Repeat everything from the line holding "Turn this picture" to the line holding "flange_gap = 0.75", inclusive, exactly. Leave out the rest.

■ SOURCE MATERIAL ■
= = = =
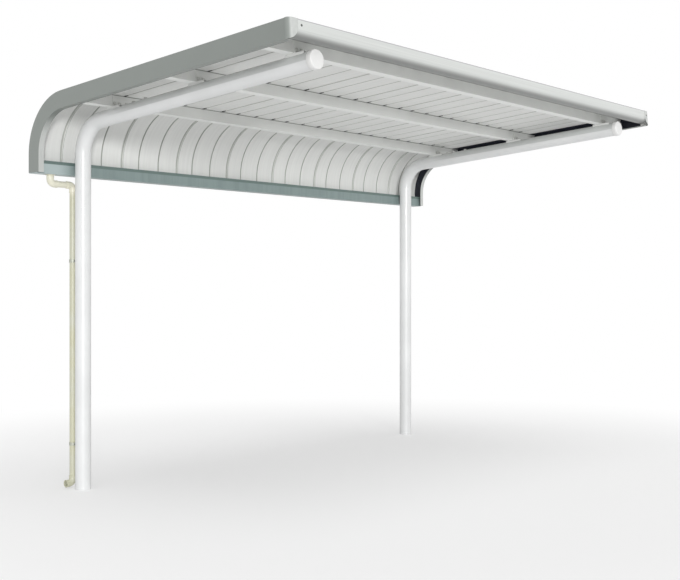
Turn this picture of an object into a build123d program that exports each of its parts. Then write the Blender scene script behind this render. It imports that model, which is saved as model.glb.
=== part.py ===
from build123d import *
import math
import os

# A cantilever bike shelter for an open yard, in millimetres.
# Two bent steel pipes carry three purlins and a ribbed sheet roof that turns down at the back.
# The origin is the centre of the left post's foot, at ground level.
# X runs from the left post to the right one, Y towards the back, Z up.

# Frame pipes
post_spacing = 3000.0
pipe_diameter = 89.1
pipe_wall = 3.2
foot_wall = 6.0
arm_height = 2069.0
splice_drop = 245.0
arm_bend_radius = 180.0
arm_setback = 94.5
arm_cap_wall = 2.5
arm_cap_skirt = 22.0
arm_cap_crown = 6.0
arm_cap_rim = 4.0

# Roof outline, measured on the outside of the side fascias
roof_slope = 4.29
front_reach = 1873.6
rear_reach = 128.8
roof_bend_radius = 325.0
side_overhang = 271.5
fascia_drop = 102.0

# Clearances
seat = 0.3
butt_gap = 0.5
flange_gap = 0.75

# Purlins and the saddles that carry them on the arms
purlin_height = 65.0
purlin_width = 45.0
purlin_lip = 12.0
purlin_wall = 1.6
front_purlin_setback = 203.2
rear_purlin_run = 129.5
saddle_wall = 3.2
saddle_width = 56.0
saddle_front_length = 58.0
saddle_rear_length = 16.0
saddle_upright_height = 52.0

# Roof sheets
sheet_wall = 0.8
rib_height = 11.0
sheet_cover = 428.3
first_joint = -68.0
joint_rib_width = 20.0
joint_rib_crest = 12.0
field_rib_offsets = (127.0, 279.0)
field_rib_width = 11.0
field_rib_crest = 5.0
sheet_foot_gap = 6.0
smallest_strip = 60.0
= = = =
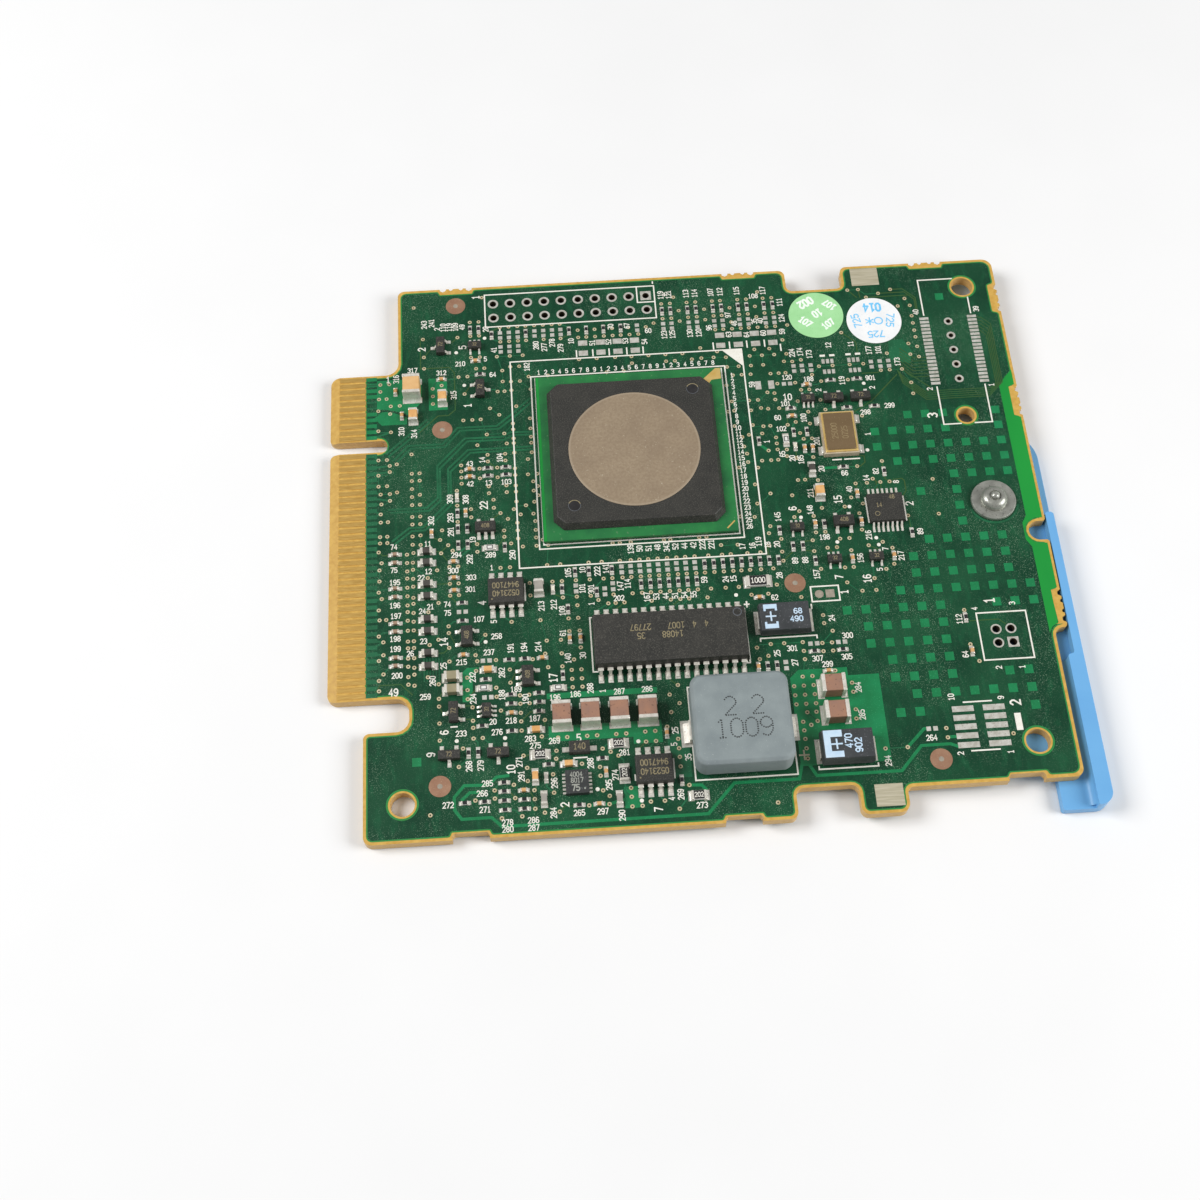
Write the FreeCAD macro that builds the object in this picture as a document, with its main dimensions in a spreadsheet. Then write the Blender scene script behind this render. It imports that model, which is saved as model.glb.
= = = =
■ RIGHT ANSWER ■
Turn this picture of an object into a build123d program that exports each of its parts. Then write the Blender scene script behind this render. It imports that model, which is saved as model.glb.
=== part.py ===
from build123d import *
import math
import os

# A cantilever bike shelter for an open yard, in millimetres.
# Two bent steel pipes carry three purlins and a ribbed sheet roof that turns down at the back.
# The origin is the centre of the left post's foot, at ground level.
# X runs from the left post to the right one, Y towards the back, Z up.

# Frame pipes
post_spacing = 3000.0
pipe_diameter = 89.1
pipe_wall = 3.2
foot_wall = 6.0
arm_height = 2069.0
splice_drop = 245.0
arm_bend_radius = 180.0
arm_setback = 94.5
arm_cap_wall = 2.5
arm_cap_skirt = 22.0
arm_cap_crown = 6.0
arm_cap_rim = 4.0

# Roof outline, measured on the outside of the side fascias
roof_slope = 4.29
front_reach = 1873.6
rear_reach = 128.8
roof_bend_radius = 325.0
side_overhang = 271.5
fascia_drop = 102.0

# Clearances
seat = 0.3
butt_gap = 0.5
flange_gap = 0.75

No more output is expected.